In the case of internet stocks, residential real estate, and essentially ALL asset bubbles throughout history (i.e. the South Seas Bubble, Tulipmania, etc.), GREED was the primary factor driving extraordinary valuations.  The only material exception to this rule is that of the dollar bubble – or better put, fiat currency bubbles in general – which have expanded to unsustainable levels via survival instinct.  That is, subconscious “groupthink” that all will be lost if paper currencies fell to their true value.  And no greater truism has ever been spoken, as fiat currencies – BY DEFINITION – are worthless, and in fact are not even “assets,” but “liabilities.”

Alas, currencies are a tricky “market” to assess, as entities don’t generally speculate on them, but accumulate them as savings.  Every fiat currency in history has collapsed to its intrinsic value of ZERO, so in some ways it is unfair to call them bubbles.  In their quest to build power and control populations, governments have attempted countless times to install worthless paper as a store of value, and each time they have failed.

That is what makes the upcoming “PM bubble” so enigmatic.  Gold and silver, too, are MONEY, but have very real intrinsic values based on production costs and the prevalence of “competing” fiat currencies.  PLUS, the most unique of all valuation metrics, possessed only by PHYSICAL gold and silver – the “FEAR FACTOR.”  Converse to all other asset bubbles, blown up nearly entirely due to GREED, the PM bubble will inflate principally due to FEAR of purchasing power loss.  Sure, some people will buy gold and silver (and mining stocks, pre- nationalization fears) to achieve profit, but most will simply be desperate to exchange collapsing scrip into something of REAL, TANGIBLE, HISTORICAL, IMMUTABLE VALUE, meeting ALL the historical, definitional parameters of MONEY.

I don’t even pay attention to dolts proclaiming PMs are in a bubble, as they are either stupid, lying, or beholden to an alternative agenda, such as working for the government.  When gold is in a “bubble,” it will not appear anything like previous bubbles, as media focus will instead focus on soaring inflation due to collapsing confidence in the dollar, Euro, and other fiat currencies.  Moreover, few will be calculating how much their gold and silver are worth, but how many ounces they own.  At this point, I expect to see collapsing economies, political turmoil, and social unrest, each of which will dwarf media coverage given to the price of gold.

Today, we sit at the precipice of the GREATEST FINANCIAL INFLECTION POINT IN HUMAN HISTORY.  Four decades of brainwashing have convinced the world that fiat currency is paper, to the point that few living souls have witnessed a gold standard.  Governments fear the loss of power – and commencement of chaos – when CONFIDENCE in fiat currencies die, but keep their fears to themselves for fear of creating a panic.  Meanwhile, the public at large is largely stuck with fiat-denominated assets, with little understanding of their intrinsic worthlessness, and Wall Street/Washington-led efforts to keep them in the dark rule via PROPAGANDA have kept them largely quiet to this point.

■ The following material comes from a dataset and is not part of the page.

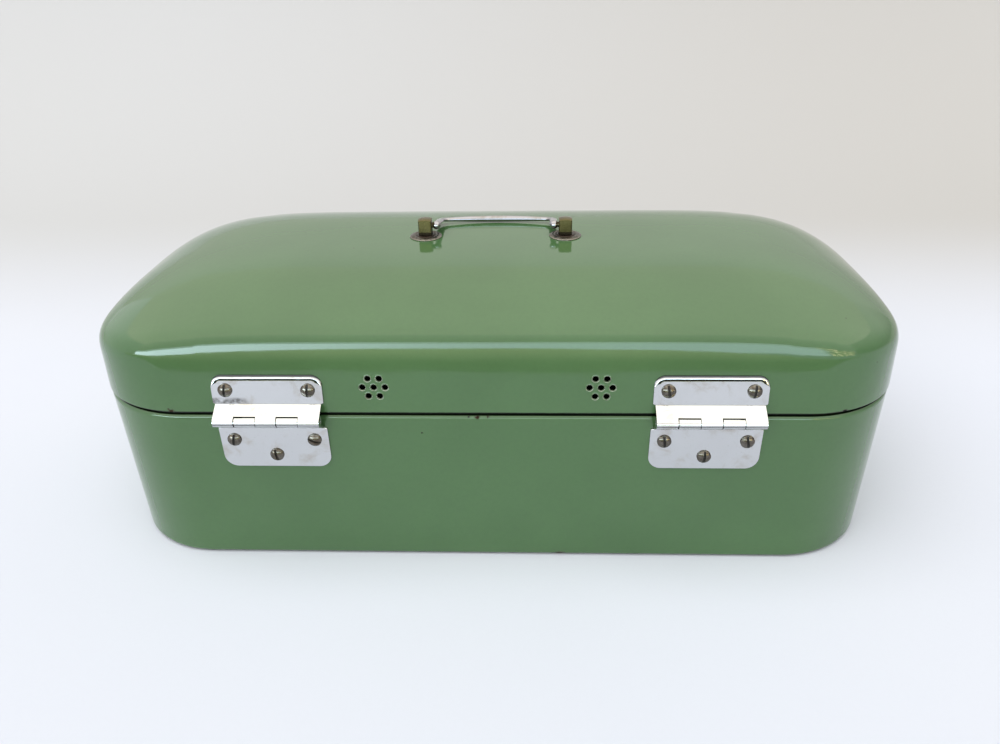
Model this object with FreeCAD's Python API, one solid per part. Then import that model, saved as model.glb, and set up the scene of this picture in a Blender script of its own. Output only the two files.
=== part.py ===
# Enamelled steel bread box with a hinged, crowned lid, a bail handle on the lid,
# two cranked butt hinges at the back and a swinging hasp at the front.
# Millimetres, +Z up. The origin is the middle of the flat underside.
# The hinges are at +Y, the hasp is at -Y, and X runs along the length.
import FreeCAD, Part
import math, os
from FreeCAD import Vector as V

os.makedirs("parts", exist_ok=True)

# ---------------------------------------------------------------- driving dimensions
A = 220.0            # half length of the lid at its rim
B = 102.9            # half depth of the lid at its rim
R_RIM = 58.0         # plan corner radius of the lid at its rim
Z_RIM = 96.6         # lower edge of the lid
Z_REF = 96.06        # height at which A and B are measured
LEAN_LID = 0.100     # the lid walls lean in by this per mm of height
LEAN_BASE = 0.0174   # the base walls lean in by this per mm of depth
R_SHOULDER = 14.5    # fillet between the lid walls and the crown
Z_CROWN = 155.8      # top of the crown
SAG_X, POW_X = 27.5, 7.6    # crown drop towards the ends
SAG_Y, POW_Y = 19.8, 3.0   # crown drop towards front and back
R_TOP = 43.0         # plan corner radius where the lid walls would reach Z_LOFT
Z_LOFT = 170.0
T = 1.2              # sheet thickness with its enamel
BASE_IN = 0.46       # the base is this much smaller than the lid all round
Z_LEDGE = 96.0       # shoulder of the base, just under the lid's edge
NECK_IN = 2.2        # neck set in from the base's outside
Z_NECK = 102.8       # top of the neck
R_FOOT = 3.2         # bottom edge radius of the base
R_LEDGE = 1.6        # rounding of the shoulder

# hinges
OFF = 1.3             # the fittings on the back sit a little off the middle
HX = 112.5           # hinge centre from the middle
LEAF_W = 57.6        # width of the flat leaves
BARREL_W = 54.8      # width of the cranked part and its five knuckles
LEAF_T = 1.4
LEAF_TOP, LEAF_BEND_U = 117.3, 101.9
LEAF_BEND_L, LEAF_BOT = 86.9, 62.6
R_LEAF_U, R_LEAF_L = 6.0, 7.0
AX_O, AX_Z = 7.0, 94.65      # pin axis, out from Y = B and up
R_BARREL, R_PIN, R_RUN = 2.9, 1.5, 1.55
KNUCKLE_GAP = 0.16
CLEAR = 0.03         # cranked parts stay this far off the enamel
SX, SZ_U, SZ_L, SZ_M = 21.3, 109.3, 79.9, 70.5   # screw positions on the leaves

# screws: M4, slotted, round headed
HEAD_R, HEAD_H, SHANK_R, HOLE_R = 3.95, 2.2, 2.0, 2.1
SHANK_L = 8.2
NUT_AF, NUT_T = 7.0, 3.2
SLOT_W, SLOT_D = 1.0, 1.1

# vents
VENT_X, VENT_Z, VENT_R = 57.6, 110.3, 1.5
VENT_P, VENT_ROW = 5.8, 4.8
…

Rising inflation and sovereign financial crises have awakened much of the world’s population to the dangers directly ahead, explaining why gold and silver have performed so well, the increasing level of cultural and political revolutions, and new-age revolutionary movements such as “Occupy Wall Street.”  At this point, gold and silver are still largely reviled due to successful PROPAGANDA campaigns, but it won’t be long before reality overwhelms the Matrix.

As a global expert in the field of gold and silver demand, I can confidently say no more than 5% of the world’s population realizes gold and silver bullion are buyable – let alone what they represent – and in my home, the United States, I’d put that percentage at no more than 2% – the ultimate “ANTI-BUBBLE.”  Going from 1% to 2% acceptance in the U.S. took eleven years, but I expect the journey from 2% to 100% to be much shorter, perhaps in a year or less.

When the “PM bubble” finally arrives – and it could be any day –our collective minds will NOT be focused on the PRICES of gold and silver, but how many OUNCES can be procured.  When “the BIG ONE” shortly hits, only PHYSICAL GOLD and SILVER will enable you to maintain your net worth until the new world currency order commences, at which point your odds of prosperity will be higher than 95% of the world’s population, perhaps more.